SET EXERCISE: Starting with the line that contains "shape = body.Shape" and stopping after the line that contains "in imported if", output every line exactly as it stands.

DATA EXTRACT:
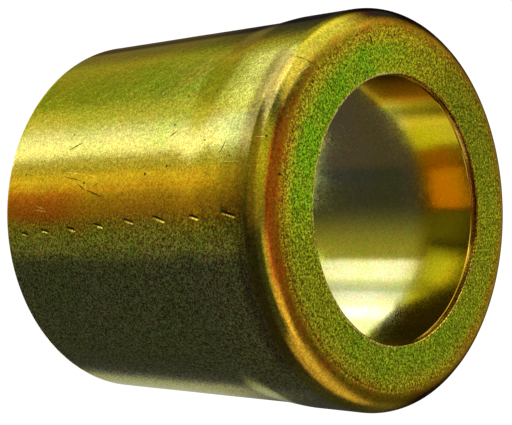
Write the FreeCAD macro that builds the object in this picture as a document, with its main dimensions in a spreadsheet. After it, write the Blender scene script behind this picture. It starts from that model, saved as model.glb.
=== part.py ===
# Drawn metal sleeve bushing: one thin-walled cup with a pierced inward flange.
#
# Frame: +Z along the sleeve's axis. The open end stands on z = 0 and the flat
# flange face is on top, at z = overall_length. The origin is the centre of the
# open end. -Y is the side that carries the row of tool nicks.
# Millimetres throughout.

import FreeCAD, Part
import Sketcher
import math
import os

V = FreeCAD.Vector

doc = FreeCAD.newDocument("sleeve_bushing")

# ---------------------------------------------------------------- dimensions
SIZES = [
    # alias, value, what it is
    ("overall_length", 38.0, "open end to flange face"),
    ("barrel_dia", 40.1, "outside diameter of the straight barrel"),
    ("collar_dia", 40.65, "outside diameter of the collar under the shoulder"),
    ("wall_thick", 0.9, "sheet thickness of barrel and flange"),
    ("hole_dia", 26.9, "pierced hole in the flange"),
    ("shoulder_rad", 2.6, "outside radius from collar to flange face"),
    ("root_rad", 1.7, "inside radius from barrel wall to flange"),
    ("flare_low", 25.9, "height at which the barrel starts to flare"),
    ("flare_high", 29.9, "height at which the flare reaches the collar"),
    ("ring_mid_rad", 17.95, "radius of the coined ring line on the face"),
    ("ring_half_width", 0.17, "half width of the coined ring line"),
    ("ring_depth", 0.06, "depth of the coined ring line"),
    ("pierce_roll", 0.2, "rolled edge of the pierced hole, outer side"),
    ("mouth_break", 0.15, "broken edges of the open end"),
    ("nick_width", 0.34, "width of one tool nick"),
    ("nick_run", 1.35, "length of one tool nick"),
    ("nick_depth", 0.14, "depth of one tool nick below the barrel's surface"),
    ("nick_lean", 15.0, "lean of a nick from the axis, degrees"),
]

sheet = doc.addObject("Spreadsheet::Sheet", "dims")
for row, (alias, value, what) in enumerate(SIZES, start=1):
    sheet.set("A%d" % row, what)
    sheet.set("B%d" % row, str(value))
    sheet.setAlias("B%d" % row, alias)
doc.recompute()
D = {alias: float(value) for alias, value, _ in SIZES}


def origin_feature(body, role):
    for feature in body.Origin.OriginFeatures:
        if feature.Role == role:
            return feature
    raise RuntimeError("no origin feature " + role)


def bind(sketch, name, expression):
    sketch.setExpression("Constraints." + name, expression)


def dimension(sketch, kind, name, value, expression, *refs):
    index = sketch.addConstraint(Sketcher.Constraint(kind, *refs, value))
    sketch.renameConstraint(index, name)
    if expression:
        bind(sketch, name, expression)
    return index


# ------------------------------------------------------------------ the shell
body = doc.addObject("PartDesign::Body", "sleeve_shell")
body.Label = "sleeve_shell"

# Half section of the drawn cup, in the XZ plane: x is the radius, y the height.
rb = D["barrel_dia"] / 2
rc = D["collar_dia"] / 2
ri = rb - D["wall_thick"]
rh = D["hole_dia"] / 2
top = D["overall_length"]
wall = D["wall_thick"]
ro = D["shoulder_rad"]
rin = D["root_rad"]
z1 = D["flare_low"]
z2 = D["flare_high"]
rise = (rc - rb) / 2
turn = 2 * math.atan((rc - rb) / (z2 - z1))
flare_rad = (z2 - z1) / 2 / math.sin(turn)
zm = (z1 + z2) / 2

profile = body.newObject("Sketcher::SketchObject", "cup_section")
profile.AttachmentSupport = (origin_feature(body, "XZ_Plane"), [""])
profile.MapMode = "FlatFace"


def line(sketch, a, b):
    return sketch.addGeometry(Part.LineSegment(V(a[0], a[1], 0), V(b[0], b[1], 0)), False)


def arc(sketch, centre, radius, start, end):
    circle = Part.Circle(V(centre[0], centre[1], 0), V(0, 0, 1), radius)
    return sketch.addGeometry(Part.ArcOfCircle(circle, start, end), False)


mouth = line(profile, (ri, 0), (rb, 0))
barrel = line(profile, (rb, 0), (rb, z1))
# flare: two equal tangent arcs that make a shallow S
lower = arc(profile, (rb + flare_rad, z1), flare_rad, math.pi - turn, math.pi)
upper = arc(profile, (rc - flare_rad, z2), flare_rad, -turn, 0.0)
collar = line(profile, (rc, z2), (rc, top - ro))
shoulder = arc(profile, (rc - ro, top - ro), ro, 0.0, math.pi / 2)
face = line(profile, (rc - ro, top), (rh, top))
pierce = line(profile, (rh, top), (rh, top - wall))
under = line(profile, (rh, top - wall), (ri - rin, top - wall))
root = arc(profile, (ri - rin, top - wall - rin), rin, 0.0, math.pi / 2)
bore = line(profile, (ri, top - wall - rin), (ri, 0))

C = Sketcher.Constraint
profile.addConstraint([
    C("Coincident", mouth, 2, barrel, 1),
    C("Coincident", bore, 2, mouth, 1),
    C("Tangent", barrel, 2, lower, 2),
    C("Tangent", lower, 1, upper, 1),
    C("Tangent", upper, 2, collar, 1),
    C("Tangent", collar, 2, shoulder, 1),
    C("Tangent", shoulder, 2, face, 1),
    C("Coincident", face, 2, pierce, 1),
    C("Coincident", pierce, 2, under, 1),
    C("Tangent", under, 2, root, 2),
    C("Tangent", root, 1, bore, 1),
    C("Horizontal", mouth),
    C("Vertical", barrel),
    C("Vertical", collar),
    C("Horizontal", face),
    C("Vertical", pierce),
    C("Horizontal", under),
    C("Vertical", bore),
    C("Equal", lower, upper),
    C("PointOnObject", mouth, 1, -1),
])
dimension(profile, "DistanceX", "barrel_rad", rb, "dims.barrel_dia / 2", -1, 1, mouth, 2)
dimension(profile, "DistanceX", "bore_rad", ri, "dims.barrel_dia / 2 - dims.wall_thick", -1, 1, mouth, 1)
dimension(profile, "DistanceX", "collar_rad", rc, "dims.collar_dia / 2", -1, 1, collar, 1)
dimension(profile, "DistanceY", "flare_start", z1, "dims.flare_low", -1, 1, barrel, 2)
dimension(profile, "DistanceY", "flare_end", z2, "dims.flare_high", -1, 1, collar, 1)
dimension(profile, "Radius", "shoulder_rad", ro, "dims.shoulder_rad", shoulder)
dimension(profile, "DistanceY", "face_height", top, "dims.overall_length", -1, 1, face, 2)
dimension(profile, "DistanceX", "hole_rad", rh, "dims.hole_dia / 2", -1, 1, face, 2)
dimension(profile, "DistanceY", "flange_thick", wall, "dims.wall_thick", pierce, 2, pierce, 1)
dimension(profile, "Radius", "root_rad", rin, "dims.root_rad", root)
doc.recompute()

shell = body.newObject("PartDesign::Revolution", "drawn_cup")
shell.Profile = profile
shell.ReferenceAxis = (profile, ["V_Axis"])
shell.Angle = 360.0
doc.recompute()
cup_volume = shell.Shape.Volume

# ------------------------------------------- coined ring line on the flat face
ring = body.newObject("Sketcher::SketchObject", "ring_section")
ring.AttachmentSupport = (origin_feature(body, "XZ_Plane"), [""])
ring.MapMode = "FlatFace"
rm = D["ring_mid_rad"]
hw = D["ring_half_width"]
dp = D["ring_depth"]
above = 0.5
g1 = line(ring, (rm - hw, top), (rm, top - dp))
g2 = line(ring, (rm, top - dp), (rm + hw, top))
g3 = line(ring, (rm + hw, top), (rm + hw, top + above))
g4 = line(ring, (rm + hw, top + above), (rm - hw, top + above))
g5 = line(ring, (rm - hw, top + above), (rm - hw, top))
ring.addConstraint([
    C("Coincident", g1, 2, g2, 1),
    C("Coincident", g2, 2, g3, 1),
    C("Coincident", g3, 2, g4, 1),
    C("Coincident", g4, 2, g5, 1),
    C("Coincident", g5, 2, g1, 1),
    C("Vertical", g3),
    C("Horizontal", g4),
    C("Vertical", g5),
    C("Equal", g1, g2),
])
dimension(ring, "DistanceX", "valley_rad", rm, "dims.ring_mid_rad", -1, 1, g1, 2)
dimension(ring, "DistanceX", "valley_width", 2 * hw, "dims.ring_half_width * 2", g1, 1, g2, 2)
dimension(ring, "DistanceY", "face_height", top, "dims.overall_length", -1, 1, g1, 1)
dimension(ring, "DistanceY", "valley_depth", dp, "dims.ring_depth", g1, 2, g1, 1)
dimension(ring, "DistanceY", "clear_above", above, None, g3, 1, g3, 2)
doc.recompute()

coined = body.newObject("PartDesign::Groove", "coined_ring")
coined.Profile = ring
coined.ReferenceAxis = (ring, ["V_Axis"])
coined.Angle = 360.0
doc.recompute()
ring_cut = cup_volume - coined.Shape.Volume
# the outer half of the valley lies where the shoulder has already begun to
# fall away, so the cut is a little less than the full valley
ring_full = 2 * math.pi * rm * hw * dp
print("ring cut %.3f mm3, full valley %.3f" % (ring_cut, ring_full))
if not 0.5 * ring_full < ring_cut < ring_full:
    raise RuntimeError("the coined ring did not cut as expected")

# ------------------------------------------------------------ row of tool nicks
# Eight shallow gouges along the -Y side. Each is a lens-ended slot cut to a
# flat depth; the row drifts slowly round the barrel towards the open end.
NICKS = [
    # height above the open end, sideways offset (mm), length factor
    (33.57, 0.04, 1.25),
    (29.06, 0.25, 1.00),
    (24.02, 0.35, 1.20),
    (19.67, 0.49, 1.05),
    (15.10, 0.87, 1.05),
    (10.79, 1.19, 0.95),
    (6.44, 1.36, 0.90),
    (2.99, 1.64, 0.80),
]
nicks = body.newObject("Sketcher::SketchObject", "nick_outlines")
nicks.AttachmentSupport = (origin_feature(body, "XZ_Plane"), [""])
nicks.MapMode = "FlatFace"
nicks.AttachmentOffset = FreeCAD.Placement(V(0, 0, rc + 1.0), FreeCAD.Rotation())
nicks.setExpression(".AttachmentOffset.Base.z", "dims.collar_dia / 2 + 1")
half_w = D["nick_width"] / 2
lean = math.radians(D["nick_lean"])
for height, aside, factor in NICKS:
    half = D["nick_run"] * factor / 2
    along = (math.sin(lean), math.cos(lean))
    across = (math.cos(lean), -math.sin(lean))
    corners = []
    for u, v in [(-half, 0), (-half * 0.35, half_w), (half * 0.7, half_w * 0.8),
                 (half, 0), (half * 0.35, -half_w), (-half * 0.7, -half_w * 0.8)]:
        corners.append((aside + along[0] * u + across[0] * v,
                        height + along[1] * u + across[1] * v))
    first = None
    last = None
    for i in range(6):
        g = line(nicks, corners[i], corners[(i + 1) % 6])
        nicks.addConstraint(C("Block", g))
        if first is None:
            first = g
        last = g
doc.recompute()

gouged = body.newObject("PartDesign::Pocket", "tool_nicks")
gouged.Profile = nicks
gouged.Type = 0
gouged.Length = 1.0 + (rc - rb) + D["nick_depth"]
gouged.setExpression(
    "Length", "1 + (dims.collar_dia - dims.barrel_dia) / 2 + dims.nick_depth")
gouged.Reversed = False
doc.recompute()
before = coined.Shape.Volume
if before - gouged.Shape.Volume < 0.01:
    gouged.Reversed = True
    doc.recompute()
nick_cut = before - gouged.Shape.Volume
print("nicks cut %.3f mm3" % nick_cut)
if not 0.05 < nick_cut < 3.0:
    raise RuntimeError("the tool nicks did not cut as expected")


# -------------------------------------------------------- rolled and broken edges
def circle_edges(feature, radius, height, tolerance=1e-3):
    found = []
    for i, edge in enumerate(feature.Shape.Edges, start=1):
        curve = edge.Curve
        if isinstance(curve, Part.Circle) and abs(curve.Radius - radius) < tolerance \
                and abs(curve.Center.z - height) < tolerance \
                and math.hypot(curve.Center.x, curve.Center.y) < tolerance:
            found.append("Edge%d" % i)
    if not found:
        raise RuntimeError("no edge of radius %.3f at height %.3f" % (radius, height))
    return found


rolled = body.newObject("PartDesign::Fillet", "pierced_edge")
rolled.Base = (gouged, circle_edges(gouged, rh, top))
rolled.Radius = D["pierce_roll"]
rolled.setExpression("Radius", "dims.pierce_roll")
doc.recompute()

broken = body.newObject("PartDesign::Fillet", "mouth_edges")
broken.Base = (rolled, circle_edges(rolled, rb, 0.0) + circle_edges(rolled, ri, 0.0))
broken.Radius = D["mouth_break"]
broken.setExpression("Radius", "dims.mouth_break")
doc.recompute()
body.Tip = broken
body.Placement = FreeCAD.Placement(V(0, 0, 0), FreeCAD.Rotation())
doc.recompute()

# ---------------------------------------------------------------------- checks
for item in doc.Objects:
    bad = [state for state in item.State if state in ("Invalid", "Error")]
    if bad:
        raise RuntimeError("%s is %s" % (item.Name, bad))
shape = body.Shape
if shape.isNull() or not shape.isValid():
    raise RuntimeError("the shell's shape is not valid")
if len(shape.Solids) != 1:
    raise RuntimeError("the shell must be one solid, not %d" % len(shape.Solids))
box = shape.BoundBox
print("shell volume %.1f mm3, box %.3f x %.3f x %.3f, z from %.3f" % (
    shape.Volume, box.XLength, box.YLength, box.ZLength, box.ZMin))

os.makedirs("parts", exist_ok=True)
shape.exportStep("parts/%s.step" % body.Label)
print("wrote parts/%s.step" % body.Label)
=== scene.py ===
# Looks for the drawn sleeve bushing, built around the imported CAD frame.
import math

import bpy
import numpy as np
from mathutils import Matrix, Vector


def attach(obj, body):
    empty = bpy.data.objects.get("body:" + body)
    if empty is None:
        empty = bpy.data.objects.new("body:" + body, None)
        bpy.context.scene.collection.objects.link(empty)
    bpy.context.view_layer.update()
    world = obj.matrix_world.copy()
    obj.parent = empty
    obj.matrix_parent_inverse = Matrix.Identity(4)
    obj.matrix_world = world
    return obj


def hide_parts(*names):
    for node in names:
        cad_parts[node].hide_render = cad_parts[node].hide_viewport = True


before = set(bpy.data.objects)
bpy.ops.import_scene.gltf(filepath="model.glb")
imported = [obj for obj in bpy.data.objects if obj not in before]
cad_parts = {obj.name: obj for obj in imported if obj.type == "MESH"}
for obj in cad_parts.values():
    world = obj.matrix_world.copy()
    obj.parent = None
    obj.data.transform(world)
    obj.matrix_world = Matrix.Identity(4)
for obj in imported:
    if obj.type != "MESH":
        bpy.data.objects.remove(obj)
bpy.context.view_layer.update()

MM = 0.001

# ------------------------------------------------------------------ dimensions
# Millimetres, the same as the CAD shell's.
TOP = 38.0
RB = 20.05           # barrel outside
RC = 20.325          # collar outside
WALL = 0.9
RI = RB - WALL       # bore
RH = 13.45           # pierced hole
RO = 2.6             # shoulder
RIN = 1.7            # inside corner
Z1, Z2 = 25.9, 29.9  # flare
RING, RING_W, RING_D = 17.95, 0.20, 0.045
ROLL = 0.2           # rolled edge of the hole
BREAK = 0.15         # broken edges of the mouth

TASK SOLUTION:
shape = body.Shape
if shape.isNull() or not shape.isValid():
    raise RuntimeError("the shell's shape is not valid")
if len(shape.Solids) != 1:
    raise RuntimeError("the shell must be one solid, not %d" % len(shape.Solids))
box = shape.BoundBox
print("shell volume %.1f mm3, box %.3f x %.3f x %.3f, z from %.3f" % (
    shape.Volume, box.XLength, box.YLength, box.ZLength, box.ZMin))

os.makedirs("parts", exist_ok=True)
shape.exportStep("parts/%s.step" % body.Label)
print("wrote parts/%s.step" % body.Label)
=== scene.py ===
# Looks for the drawn sleeve bushing, built around the imported CAD frame.
import math

import bpy
import numpy as np
from mathutils import Matrix, Vector


def attach(obj, body):
    empty = bpy.data.objects.get("body:" + body)
    if empty is None:
        empty = bpy.data.objects.new("body:" + body, None)
        bpy.context.scene.collection.objects.link(empty)
    bpy.context.view_layer.update()
    world = obj.matrix_world.copy()
    obj.parent = empty
    obj.matrix_parent_inverse = Matrix.Identity(4)
    obj.matrix_world = world
    return obj


def hide_parts(*names):
    for node in names:
        cad_parts[node].hide_render = cad_parts[node].hide_viewport = True


before = set(bpy.data.objects)
bpy.ops.import_scene.gltf(filepath="model.glb")
imported = [obj for obj in bpy.data.objects if obj not in before]
cad_parts = {obj.name: obj for obj in imported if obj.type == "MESH"}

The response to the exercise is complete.